Give again, word for word, each line from the top of the listing through the line that holds "its sloped rim.".

--- START OF GIVEN MATERIAL ---

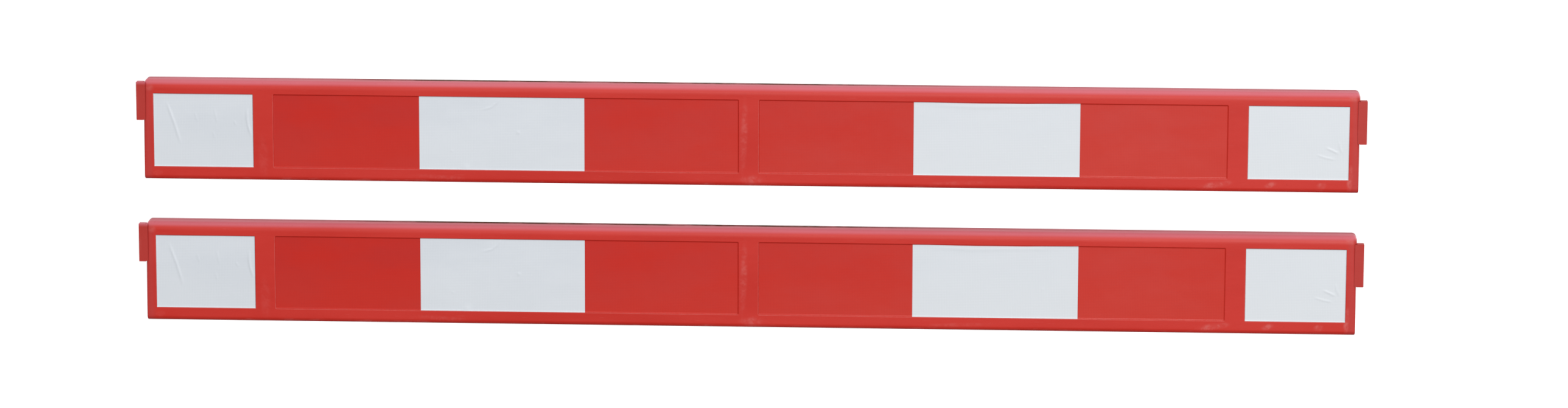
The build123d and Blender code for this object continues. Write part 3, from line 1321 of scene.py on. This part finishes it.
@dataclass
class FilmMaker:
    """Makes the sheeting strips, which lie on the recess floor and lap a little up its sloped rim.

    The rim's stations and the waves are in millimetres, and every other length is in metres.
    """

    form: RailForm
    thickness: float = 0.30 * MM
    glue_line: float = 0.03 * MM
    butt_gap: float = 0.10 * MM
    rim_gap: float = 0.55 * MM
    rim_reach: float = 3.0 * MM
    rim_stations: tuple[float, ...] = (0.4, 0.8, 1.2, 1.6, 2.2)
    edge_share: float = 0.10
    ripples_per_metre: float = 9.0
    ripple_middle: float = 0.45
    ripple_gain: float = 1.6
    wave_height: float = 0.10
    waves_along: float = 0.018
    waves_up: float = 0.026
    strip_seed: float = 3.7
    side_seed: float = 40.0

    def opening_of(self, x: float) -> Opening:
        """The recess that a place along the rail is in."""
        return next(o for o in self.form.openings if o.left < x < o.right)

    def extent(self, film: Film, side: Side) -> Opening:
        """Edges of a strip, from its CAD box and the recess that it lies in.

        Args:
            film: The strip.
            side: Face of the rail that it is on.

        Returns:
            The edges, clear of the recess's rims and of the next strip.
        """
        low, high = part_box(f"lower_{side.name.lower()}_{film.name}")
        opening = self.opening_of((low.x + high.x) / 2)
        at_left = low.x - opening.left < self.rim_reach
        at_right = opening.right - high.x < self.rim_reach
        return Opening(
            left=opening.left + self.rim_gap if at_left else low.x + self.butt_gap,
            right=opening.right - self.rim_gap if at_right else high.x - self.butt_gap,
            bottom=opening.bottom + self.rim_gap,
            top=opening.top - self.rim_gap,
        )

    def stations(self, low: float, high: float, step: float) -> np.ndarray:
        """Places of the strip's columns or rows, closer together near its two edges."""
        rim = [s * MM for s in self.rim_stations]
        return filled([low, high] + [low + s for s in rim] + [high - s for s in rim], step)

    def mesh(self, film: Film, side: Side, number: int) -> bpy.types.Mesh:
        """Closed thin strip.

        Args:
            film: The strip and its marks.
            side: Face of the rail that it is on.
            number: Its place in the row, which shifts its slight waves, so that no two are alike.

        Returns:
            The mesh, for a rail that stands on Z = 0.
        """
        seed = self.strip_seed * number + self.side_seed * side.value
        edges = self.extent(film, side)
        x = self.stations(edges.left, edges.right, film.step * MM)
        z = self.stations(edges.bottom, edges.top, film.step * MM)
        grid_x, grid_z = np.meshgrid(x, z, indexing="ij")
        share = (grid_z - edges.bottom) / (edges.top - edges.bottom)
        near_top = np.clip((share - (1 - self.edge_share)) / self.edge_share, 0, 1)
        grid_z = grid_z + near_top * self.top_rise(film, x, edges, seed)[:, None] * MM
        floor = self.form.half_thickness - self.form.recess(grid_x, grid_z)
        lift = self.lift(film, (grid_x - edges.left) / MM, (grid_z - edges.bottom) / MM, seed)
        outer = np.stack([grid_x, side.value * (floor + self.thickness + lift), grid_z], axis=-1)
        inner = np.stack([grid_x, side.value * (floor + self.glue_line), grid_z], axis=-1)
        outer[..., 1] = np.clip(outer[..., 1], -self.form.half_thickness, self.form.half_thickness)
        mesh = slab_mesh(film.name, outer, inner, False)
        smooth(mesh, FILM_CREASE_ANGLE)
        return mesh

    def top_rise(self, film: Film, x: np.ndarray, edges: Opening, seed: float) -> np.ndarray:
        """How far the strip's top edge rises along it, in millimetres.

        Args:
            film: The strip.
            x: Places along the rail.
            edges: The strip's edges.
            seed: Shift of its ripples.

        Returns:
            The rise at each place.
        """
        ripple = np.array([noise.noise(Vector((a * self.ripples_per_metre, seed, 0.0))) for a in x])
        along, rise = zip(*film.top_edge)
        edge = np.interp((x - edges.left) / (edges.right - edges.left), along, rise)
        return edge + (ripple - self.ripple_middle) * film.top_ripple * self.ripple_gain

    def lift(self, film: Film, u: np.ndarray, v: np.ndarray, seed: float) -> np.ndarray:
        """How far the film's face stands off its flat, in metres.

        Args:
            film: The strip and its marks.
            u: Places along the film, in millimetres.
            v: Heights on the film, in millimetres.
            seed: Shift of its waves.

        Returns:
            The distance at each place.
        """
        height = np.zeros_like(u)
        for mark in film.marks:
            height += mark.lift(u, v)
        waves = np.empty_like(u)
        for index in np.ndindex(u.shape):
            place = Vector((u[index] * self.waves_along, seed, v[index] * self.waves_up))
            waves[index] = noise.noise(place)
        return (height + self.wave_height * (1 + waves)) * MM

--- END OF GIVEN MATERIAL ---

## RESPONSE FOR THIS EXERCISE
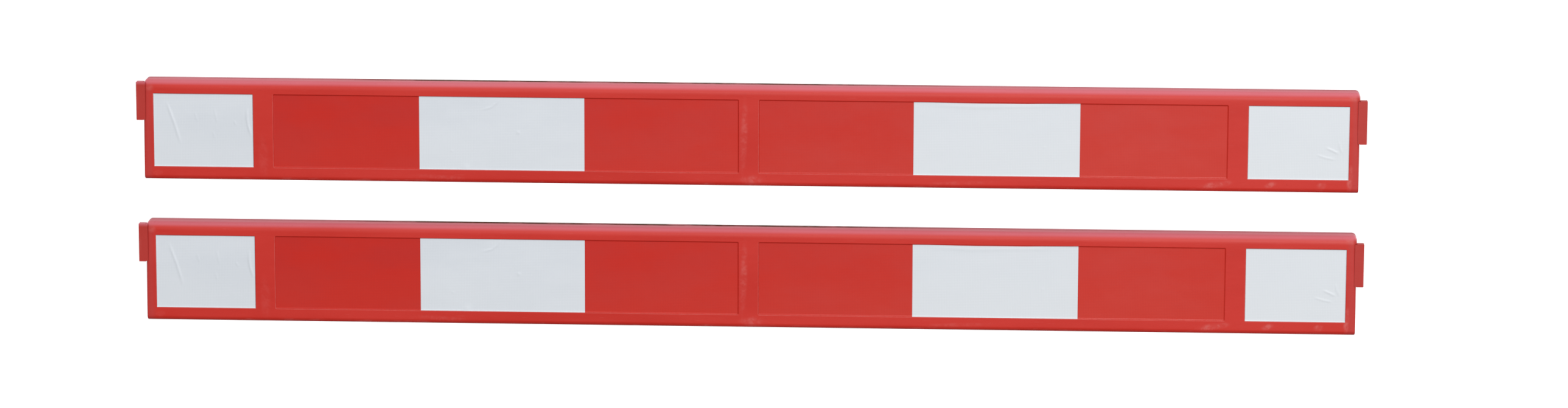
The build123d and Blender code for this object continues. Write part 3, from line 1321 of scene.py on. This part finishes it.
@dataclass
class FilmMaker:
    """Makes the sheeting strips, which lie on the recess floor and lap a little up its sloped rim.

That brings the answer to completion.